「木曽路は、すべて。・・・」と、言う。
名作が、あるけれど。ほんと。
行けども、行けども。山の中だよね。おとうさん。
家に、向かって、車を、走らせながら。
「ここは、なかせん道、やわ。」
「ここは。歌の、舞台の。あそこやわ。」って。
演歌の、歌を。口ずさみながら。
「そうや。おとうさんに。この歌。聞かせた、ことが。あるんやで。」って。
息子に。スマホで。聞かせて、あげたんだよ。おとうさん。
それから。「木曽のなあー・・・・」て、言いながら。
御嶽山を、あとにした、ところまでは。よかったん、だけどね。
また、寄り道してね。途中の、滝を。見に、行ったんだよね。
おとうさんが、元気だった時。二人で。よく、行ってた。
温泉の、場所にも。滝は、あったし。
いくつか。他の、ところもにも。滝を、見に。行ってたから。
少々。軽く、考えて。いたんだよね。きょうは。
「帰り、道やし。ええか。」いうて。息子も、言うしね。
だから。滝までの、道が。あんなに。あがったり、下がったりと。
落差が、あるなんて。考えても。みなかったよ。
一キロ少々の。林の中の、道が。あんなに、大変だなんてね。
「行った、かいが、あったかな。」って。聞かれたら。
「もちろん、もちろん。」て。いうんだけどね。
そうそう。初めての、体験と、言えば。
クマ、注意って、書いて。
カンカンならす、棒が。途中に。何か所か、あった、ことだよね。
欲張りな、私たちは。最後の、最後まで。
「ここも。見て行こうか」ってね。
「鍾乳洞が、この、先に。あるんやけど。」と、いったら。
「これが、最後やで。
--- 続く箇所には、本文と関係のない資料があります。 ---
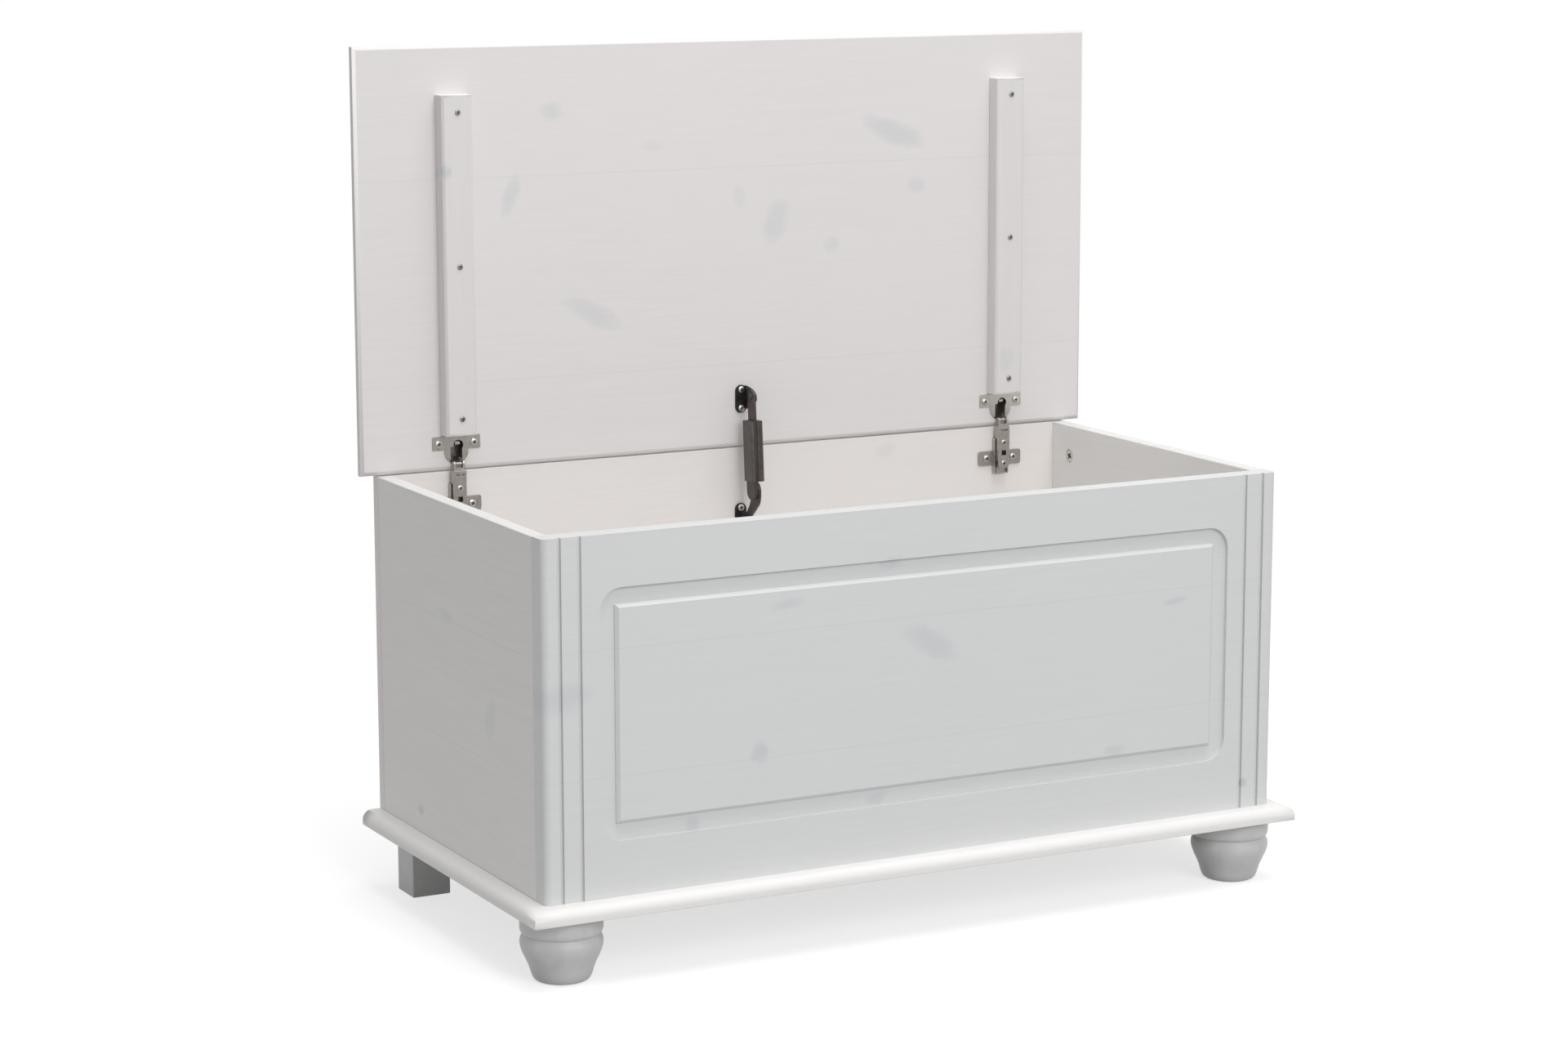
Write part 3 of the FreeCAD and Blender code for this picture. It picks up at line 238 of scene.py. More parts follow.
def glazed_pine(name, tone, grain="X", face="XZ", knots=(), joints=(), seed=0.0, painted_shade_bands=()):
    """Pine under a white glaze: streaks along the grain, soft clouds, knots, glued joints and strips of painted
    shade.

    Knots are (place, place, half width, half height, lean, strength) on the face, joints are (axis, place),
    and painted_shade_bands are (axis, start, end, strength) of painted shade.
    """
    options = bpy.context.scene.trunk_finish
    material, tree, shader = finish(name, 0.46)
    place = own_place(tree)
    turn = {"X": (0, 0, 0), "Y": (0, 0, pi / 2), "Z": (0, pi / 2, 0)}[grain]
    shift = (seed, seed * 0.7, seed * 0.3)
    along = node(tree, "Mapping", Vector=place, Location=shift, Rotation=turn).outputs[0]
    wobble = noise(tree, along, 3.0, 2.0).outputs["Color"]
    bent = vectors(tree, "MULTIPLY_ADD", wobble, (0.0, 0.03, 0.03), along)
    streak = noise(tree, stretched(tree, bent, (9.0, 380.0, 380.0)), detail=6.0, Roughness=0.62).outputs[0]
    figure = noise(tree, stretched(tree, bent, (1.3, 34.0, 34.0)), detail=4.0, Roughness=0.55).outputs[0]
    cloud = noise(tree, along, 4.5).outputs[0]
    light = shaded(tone, 1.012)
    shade = mixed(tree, mapped(tree, streak, 0.34, 0.68), shaded(tone, 0.984), light)
    shade = mixed(tree, mapped(tree, figure, 0.42, 0.74, 0.0, 0.45), shade, shaded(tone, 0.98))
    shade = mixed(tree, mapped(tree, cloud, 0.35, 0.72, 0.0, 0.5), shade, light)
    ragged = noise(tree, along, 55.0).outputs["Color"]
    loose = vectors(tree, "MULTIPLY_ADD", ragged, (KNOT_FRAY,) * 3, place)
    parts = parted(tree, vectors(tree, "SUBTRACT", loose, (KNOT_FRAY / 2,) * 3))
    across, up = (parts["XYZ".index(axis)] for axis in face)
    for x, z, wide, high, lean, strength in knots:
        dx, dz = maths(tree, "SUBTRACT", across, x), maths(tree, "SUBTRACT", up, z)
        u = maths(tree, "ADD", maths(tree, "MULTIPLY", dx, cos(lean) / wide),
                  maths(tree, "MULTIPLY", dz, sin(lean) / wide))
        v = maths(tree, "SUBTRACT", maths(tree, "MULTIPLY", dz, cos(lean) / high),
                  maths(tree, "MULTIPLY", dx, sin(lean) / high))
        away = maths(tree, "ADD", maths(tree, "MULTIPLY", u, u), maths(tree, "MULTIPLY", v, v))
        shade = mixed(tree, mapped(tree, away, 0.0, 1.7, strength, 0.0), shade, options.knot)
    exact = parted(tree, place)
    for axis, at in joints:
        gap = maths(tree, "ABSOLUTE", maths(tree, "SUBTRACT", exact["XYZ".index(axis)], at))
        shade = mixed(tree, mapped(tree, gap, 0.0001, 0.0007, 0.3, 0.0), shade, shaded(tone, 0.8))
    # painted shade: each strip darkens the glaze towards a dark tone along an axis
    for axis, start, end, strength in painted_shade_bands:
        rise = mapped(tree, exact["XYZ".index(axis)], start, end, 0.0, strength)
        shade = mixed(tree, rise, shade, shaded(tone, 0.3))
    relief = maths(tree, "ADD", streak, maths(tree, "MULTIPLY", figure, 0.6))
    surfaced(tree, shader, shade, mapped(tree, streak, 0.3, 0.7, 0.52, 0.42), relief, 0.00012, 0.3)
    return material


def painted_foot(name, tone):
    """Brushed white paint on turned or sawn wood, with fine ridges and worn clouds."""
    material, tree, shader = finish(name, 0.42)
    place = own_place(tree)
    ridge = noise(tree, stretched(tree, place, (60.0, 60.0, 900.0))).outputs[0]
    cloud = noise(tree, place, 38.0, 4.0).outputs[0]
    shade = mixed(tree, mapped(tree, cloud, 0.35, 0.7), shaded(tone, 0.92), shaded(tone, 1.04))
    surfaced(tree, shader, shade, mapped(tree, cloud, 0.3, 0.7, 0.36, 0.5), ridge, 0.0001, 0.4)
    return material


def plated(name, tone, roughness, hollow_shade=None):
    """Plated steel with faint brushing and cloudy tarnish, with painted shade deeper in Y than the place given
    by hollow_shade.
    """
    material, tree, shader = finish(name, roughness, 1.0)
    place = own_place(tree)
    lines = noise(tree, stretched(tree, place, (900.0, 270.0, 135.0)), detail=4.0).outputs[0]
    cloud = noise(tree, place, 240.0).outputs[0]
    shade = mixed(tree, mapped(tree, cloud, 0.3, 0.75), shaded(tone, 0.93), shaded(tone, 1.05))
    # painted shade inside a cup, darkening beyond the given place of Y
    if hollow_shade:
        depth = parted(tree, place)["Y"]
        shade = mixed(tree, mapped(tree, depth, hollow_shade, hollow_shade + 0.006, 0.0, 0.7), shade, shaded(tone, 0.3))
    rough = mapped(tree, lines, 0.3, 0.7, roughness * 0.9, roughness * 1.15)
    surfaced(tree, shader, shade, rough, lines, 0.00001, 0.2)
    return material


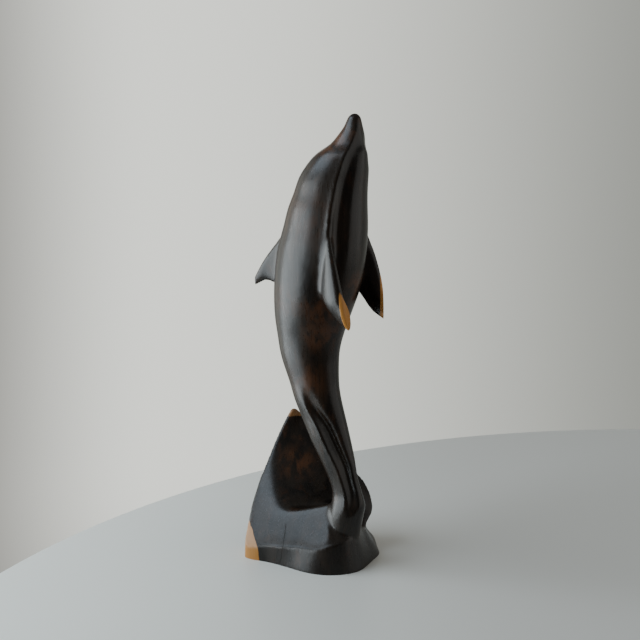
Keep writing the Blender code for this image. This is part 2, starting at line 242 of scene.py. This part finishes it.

」いうて。
また、また。寄り道、したんだよね。
気が付けば、
「あんな、所まで。のぼっ、とったんや。」ってね。
洞窟の、中やから。気が付かな、かったけど。
外に出て。またまた。ビックリ、したんだよね。おとうさん。
そう、言えば。何年か前に。次男と、三人で。
この、近くまで、来たこと、あるんだよね。
その時は。街中の。温泉街を。巡って、終わったんだけど。
あの時も。夜中に、家を出て。なかなかの。
ハードスケジュール、だったんだよね。おとうさん。
ついたのが。あさ、早くてね。
「食べるとこ。どこもないなあ。」って。
名物の。駅弁を。買って。食べたんだよね。
その後で、朝市に、行ってね。おとうさん。
つぎから、次に、思いだすよねえ。あの日の、ことを。おとうさん。
どんなに、いい旅を、しても。
思い出すと。やっぱり。おとうさんが、元気で。
三人で、行けてた。あの時の。旅の方が。楽しかったよね。
あたり、まえだけど。 ねえ、おとうさん。